When it comes to media consolidation, the Federal Communications Commission is feeling the heat from all sides. Today activists took to the streets outside the FCC headquarters to deliver more than 200,000 signatures from people all over the U.S. who are calling on the agency to halt its rush to gut media ownership protections.
The FCC has been trying to push through these bad rule changes as quietly as possible and the mainstream media — which doesn’t like to report on itself — has gone along for the ride.
So today we took matters into our own hands. We printed out hundreds of our own broadsheet newspaper —the Free Press — and distributed them to passersby, highlighting opposition to greater media consolidation from the courts, Congress, civil rights leaders and President Barack Obama. Get your own copy here.
Free Press and CREDO Action collected the 200,000 signatures in under a month’s time. This is the greatest number of signatures on media ownership submitted to the agency in recent years.
"Here's a news flash for the FCC: The public hates the idea of more media consolidation," said Free Press President and CEO Craig Aaron.
Free Press plans to sue the FCC if it ignores the public and moves ahead with its rule changes. Free Press and our allies have sued the FCC twice before and won both times.
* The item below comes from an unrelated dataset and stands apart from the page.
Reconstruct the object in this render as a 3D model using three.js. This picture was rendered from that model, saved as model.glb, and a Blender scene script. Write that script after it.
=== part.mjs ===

Nearly 50 House members and 13 senators have also written letters warning the FCC that it must abandon its plan to relax media ownership rules. Most recently, Sen. Frank Lautenberg wrote a letter outlining how Rupert Murdoch's local TV stations have ignored New Jersey communities. Indeed, as opposition grows, Murdoch's News Corp. remains one of the few companies still pushing the FCC to lift the 30-year-old cross-ownership ban, which prevents a company from owning both a newspaper and TV stations in a single market.
"Chairman Genachowski should enforce the existing law, not push the other FCC commissioners to change the rules at Rupert Murdoch's bidding,” said CREDO Political Director Becky Bond.
Responding to public pressure earlier this month, the FCC tried to kick the can down the road and delay its vote to the New Year. Today activists are making it clear that America won’t stand for more media consolidation and the FCC needs to back down altogether.